Petersburgh Accepts Bid For Floor Replacement
By Alex Brooks
At the Petersburgh Town Board meeting on April 16, bids were opened for the court renovations planned under a $8,500 grant from the Justice Court Assistance Program (JCAP) announced in January. The biggest part of this grant is to install a pass-through window for collecting fines, paying tickets, etc. The cost of this was originally estimated at about $6,500 (it is expensive because bullet-proof glass is to be used), and the remainder of the grant was for work on the windows, including shutters. There was only one bidder on this work, which was C&H Builders of Petersburgh. The bid to install the pass-through was $6,500, about what was expected, but the bid for work on the windows came to $5,830. Since the total bid was for $12,320 and there is only $8,500 available for the project, the bid was rejected. Supervisor Webster and Justice Manchester planned to meet with the contractor and talk about how to adjust the specifications on the window work so that it will fit in the budget of the grant. Manchester said the JCAP requires that the money be spent and accounted for within a 180 day period, so there is some urgency to resolve the matter and get the work scheduled, as it is supposed to be completed by some time around the end of the summer.
The Town also received bids to have the flooring replaced in the hallway of the Town Hall. This bid was also from C&H Builders, and was for $5,500 for labor only. The cost of the materials will be paid by the Town separately. The Board accepted this bid.
The Town Clerk Deidra Michaels’ report said she has been working on 9 Freedom of Information requests. She reports spending 28.5 hours so far on these requests, as well as 8 reams of paper and a toner cartridge. Since some of the requests involve attorney-client privilege, this has also involved Town Attorney David Gruenberg’s time and that of Allyson Phillips of Young/Sommer.

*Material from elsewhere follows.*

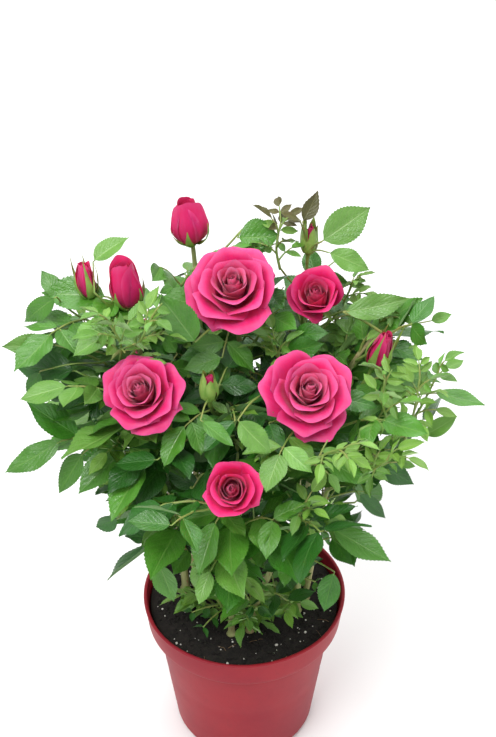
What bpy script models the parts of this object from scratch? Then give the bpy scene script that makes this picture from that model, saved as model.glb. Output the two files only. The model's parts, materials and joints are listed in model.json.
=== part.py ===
"""A pot-grown miniature rose bush, in metres, +Z up, with its origin under the middle of the pot.

Sixteen canes rise from four rooted cuttings in a filled nursery pot. Each cane ends where its mass of
foliage begins. A mass is one stem that forks, with short twigs and compound leaves set round it by a
seeded rule, and each mass keeps to the space that lies nearer to its own stems than to any other mass's.
Roses and coloured buds sit on the stem tips, and the smallest green buds are fused to their stems.
"""

import math
import random
from collections import namedtuple

import bmesh
import bpy
from mathutils import Matrix, Vector
from mathutils.bvhtree import BVHTree
from mathutils.kdtree import KDTree

# Clearance between two solids that meet.
GAP = 0.0003

# The pot: a thin tapered tub with a deeper collar round its mouth.
POT_HEIGHT = 0.106
POT_MOUTH_RADIUS = 0.060
POT_FOOT_RADIUS = 0.0395
POT_WALL = 0.0013
POT_CORNER = 0.006
COLLAR_HEIGHT = 0.018
COLLAR_STEP = 0.0050
LIP_OVERHANG = 0.0010
LIP_HEIGHT = 0.0016
POT_SIDES = 32

# The potting soil, level in the middle and a little sunk along the wall.
SOIL_LEVEL = 0.1000
SOIL_FLAT_RADIUS = 0.046
SOIL_SUNK = 0.0020

# Stems, twigs and leaf stalks.
CANE_RADIUS = 0.0022
CANE_FLARE = 1.45
STALK_RADIUS = 0.0013
FORK_RADIUS = 0.0014
TWIG_RADIUS = 0.0010
LEAF_STALK_RADIUS = 0.0008
CANE_SHARE = 0.34
FORK_SHARE = 0.30
PATH_STEPS = 13
CANE_SIDES = 6
TWIG_SIDES = 3
FOOT_SPACING = 0.0065
FOOT_UPRIGHT = 0.004
FIRST_LEAF = 0.008
FIRST_FORK_LEAF = 0.020
SHORTEST_LEAFY = 0.030

# How a cane curves: the share of its lean and of its rise by its first control point, and how much of
# its rise it spends square under its flower. A fork does the same over its own length.
CANE_LEAN = 0.22
CANE_RISE = 0.42
CANE_SQUARE = 0.24
FORK_PULL = 0.7
FORK_SPREAD = 0.4
FORK_SQUARE = 0.35

# Compound leaves: leaflets in pairs along a stalk, and one at its end.
LEAF_SPACING = 0.0310
LEAF_TURN = 137.5
LEAF_OUTWARDS = 0.6
LEAF_STALK = 0.038
SHORTEST_STALK = 0.014
LEAF_LIFT = (22.0, 48.0)
LEAF_SWING = 28.0
LEAF_SAG = 34.0
LEAF_SAG_RANGE = (0.6, 1.3)
LEAF_ROLL = 22.0
LEAF_SIZE_RANGE = (0.88, 1.12)
AIMED_SIZE_RANGE = (0.86, 1.18)
AIMED_ARCH = 0.30
AIMED_NUDGE = 0.004
PAIR_SHARES = {1: (0.64,), 2: (0.40, 0.76)}
LEAFLET_SPLAY = (56.0, 72.0)
LEAFLET_DROOP = 0.10
SIDE_LEAFLET_SIZE = (0.72, 0.88)
END_LEAFLET_SIZE = (0.98, 1.12)
END_LEAFLET_DROOP = 0.12
LEAFLET_LENGTH = 0.038
LEAFLET_SHAPE = 0.64
LEAFLET_THICKNESS = 0.0006
LEAFLET_BROADEST = 0.44
LEAFLET_TIP_RADIUS = 0.0001
LEAFLET_SUNK = 0.0002
LEAFLET_CLEARANCE = 0.0006
HEAD_CLEARANCE = 0.0012
STALK_HEAD_CLEARANCE = 0.001
LEAF_TRIES = 6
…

Michaels offered no estimate of how much attorney time was used responding to these requests.
Michaels also said she has been very busy with the Records Room renovation, which she said is nearly completed. Records consultants will be coming in May to do training on records management. Michaels also reported that community service worker Courtney Sherman has been helping with digitizing records and responding to the FOIL requests.
Supervisor Alan Webster said there is no generator in the Town Hall, the Highway Garage or the PVMCC. He said he would like to look into the cost of providing one, to improve the Town’s emergency preparedness.
Washed Sand Law
Town Attorney David Gruenberg provided the text of a local law requiring the use of washed sand on all paved roads for traction in icy conditions.

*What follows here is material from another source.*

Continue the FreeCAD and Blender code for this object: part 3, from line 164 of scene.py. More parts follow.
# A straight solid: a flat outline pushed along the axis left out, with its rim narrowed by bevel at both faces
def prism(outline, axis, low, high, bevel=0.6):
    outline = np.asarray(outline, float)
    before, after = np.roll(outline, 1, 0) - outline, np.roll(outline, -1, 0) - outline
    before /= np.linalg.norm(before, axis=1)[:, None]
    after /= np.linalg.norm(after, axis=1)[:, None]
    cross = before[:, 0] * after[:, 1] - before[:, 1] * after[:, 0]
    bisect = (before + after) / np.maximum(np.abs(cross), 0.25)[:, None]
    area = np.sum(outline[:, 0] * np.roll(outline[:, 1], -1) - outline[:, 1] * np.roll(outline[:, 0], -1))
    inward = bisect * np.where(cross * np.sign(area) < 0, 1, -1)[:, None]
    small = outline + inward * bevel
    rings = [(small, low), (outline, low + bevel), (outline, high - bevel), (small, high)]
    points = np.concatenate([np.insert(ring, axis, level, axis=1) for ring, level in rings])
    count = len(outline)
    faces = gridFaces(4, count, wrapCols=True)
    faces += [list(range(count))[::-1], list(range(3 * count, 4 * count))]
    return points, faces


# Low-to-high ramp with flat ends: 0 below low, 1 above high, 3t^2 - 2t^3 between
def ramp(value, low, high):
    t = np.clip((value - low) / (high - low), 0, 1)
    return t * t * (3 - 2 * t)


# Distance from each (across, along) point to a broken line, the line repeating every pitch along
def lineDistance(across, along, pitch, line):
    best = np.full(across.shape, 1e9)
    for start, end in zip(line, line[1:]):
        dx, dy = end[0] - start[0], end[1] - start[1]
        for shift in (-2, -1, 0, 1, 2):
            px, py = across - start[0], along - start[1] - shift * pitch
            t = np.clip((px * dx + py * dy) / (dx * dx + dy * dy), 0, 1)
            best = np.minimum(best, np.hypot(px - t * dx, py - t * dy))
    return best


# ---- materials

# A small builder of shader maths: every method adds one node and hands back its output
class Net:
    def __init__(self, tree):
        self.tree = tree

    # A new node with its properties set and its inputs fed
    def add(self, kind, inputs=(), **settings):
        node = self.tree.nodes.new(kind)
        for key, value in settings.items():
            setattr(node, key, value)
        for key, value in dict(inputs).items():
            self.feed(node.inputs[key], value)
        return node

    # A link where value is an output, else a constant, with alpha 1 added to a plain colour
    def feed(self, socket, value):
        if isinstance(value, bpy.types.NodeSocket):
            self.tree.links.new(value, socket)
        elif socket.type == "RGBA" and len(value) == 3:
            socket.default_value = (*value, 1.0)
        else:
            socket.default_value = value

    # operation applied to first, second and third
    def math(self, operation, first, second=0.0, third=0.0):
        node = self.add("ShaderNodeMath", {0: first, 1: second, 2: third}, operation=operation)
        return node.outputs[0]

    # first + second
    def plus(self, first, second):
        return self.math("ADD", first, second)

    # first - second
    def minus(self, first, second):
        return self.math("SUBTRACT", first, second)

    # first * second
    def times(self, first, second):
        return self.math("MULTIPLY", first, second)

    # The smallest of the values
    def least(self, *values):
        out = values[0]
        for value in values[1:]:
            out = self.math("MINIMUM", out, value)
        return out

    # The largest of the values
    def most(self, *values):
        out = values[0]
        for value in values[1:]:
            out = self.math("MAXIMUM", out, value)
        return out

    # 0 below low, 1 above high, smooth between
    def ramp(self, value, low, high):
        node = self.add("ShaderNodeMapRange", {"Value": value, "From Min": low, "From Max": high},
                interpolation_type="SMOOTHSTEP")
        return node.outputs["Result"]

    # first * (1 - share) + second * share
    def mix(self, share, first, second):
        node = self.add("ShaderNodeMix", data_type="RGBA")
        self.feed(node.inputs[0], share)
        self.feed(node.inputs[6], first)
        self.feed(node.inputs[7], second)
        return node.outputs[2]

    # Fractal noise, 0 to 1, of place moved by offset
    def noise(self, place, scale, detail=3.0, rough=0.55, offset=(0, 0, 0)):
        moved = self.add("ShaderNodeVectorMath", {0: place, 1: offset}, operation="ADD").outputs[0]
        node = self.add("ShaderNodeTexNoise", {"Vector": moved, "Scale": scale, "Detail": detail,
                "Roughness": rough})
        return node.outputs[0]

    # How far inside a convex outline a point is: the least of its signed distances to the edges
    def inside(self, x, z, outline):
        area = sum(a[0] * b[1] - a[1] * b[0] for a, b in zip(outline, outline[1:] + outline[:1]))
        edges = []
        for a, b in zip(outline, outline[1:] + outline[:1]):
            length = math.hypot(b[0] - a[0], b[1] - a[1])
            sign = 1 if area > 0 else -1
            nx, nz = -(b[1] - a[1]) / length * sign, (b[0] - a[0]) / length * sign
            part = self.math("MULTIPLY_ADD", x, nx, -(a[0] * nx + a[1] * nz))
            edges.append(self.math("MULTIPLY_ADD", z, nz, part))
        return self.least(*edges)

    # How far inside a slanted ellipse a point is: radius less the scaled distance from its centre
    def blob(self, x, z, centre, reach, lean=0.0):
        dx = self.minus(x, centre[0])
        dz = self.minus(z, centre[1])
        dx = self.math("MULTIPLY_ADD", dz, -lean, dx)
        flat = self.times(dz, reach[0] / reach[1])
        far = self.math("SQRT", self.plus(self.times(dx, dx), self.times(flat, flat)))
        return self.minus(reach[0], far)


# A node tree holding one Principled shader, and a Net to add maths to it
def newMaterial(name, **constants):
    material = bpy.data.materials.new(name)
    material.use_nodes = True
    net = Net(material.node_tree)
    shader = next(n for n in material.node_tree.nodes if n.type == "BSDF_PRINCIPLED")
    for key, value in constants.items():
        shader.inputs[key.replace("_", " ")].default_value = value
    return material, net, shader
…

The purpose of the law is to reduce dust when the roads dry up. But in discussion of this law, concerns were raised about how it would be enforced.
With no ready answer to this question, the Board tabled it for further consideration. Supervisor Webster pointed out that it would not be an issue for another six month or so, so there was plenty of time to consider it.
Some residents who have had carbon filters installed in their homes (POET systems) spoke to the Board about what next steps for them might be. They noted that the Town is seeking an alternative water source for those in the municipal Water District, but they wonder if the POET systems they have now are the final solution for them. They had questions about the cost and reliability of these systems. No one had any good answers for these concerns, but the Board agreed to continue asking questions and seeking better answers.
423 private wells in Petersburgh were tested for PFOA, and in 186 of those, no PFOA was detected. 136 POET systems have been installed.
Tom Berry expressed concern about the area next to the pizza shop where the building was removed. He said the ground drops off steeply there and it is dangerous for people parking to pick up their pizza. Supervisor Webster said the NYS DOT had been out to look at that situation, took pictures of it and are planning to install guardrails there.
At the conclusion of the meeting, the Board went into executive session to discuss “litigation relating to the landfill.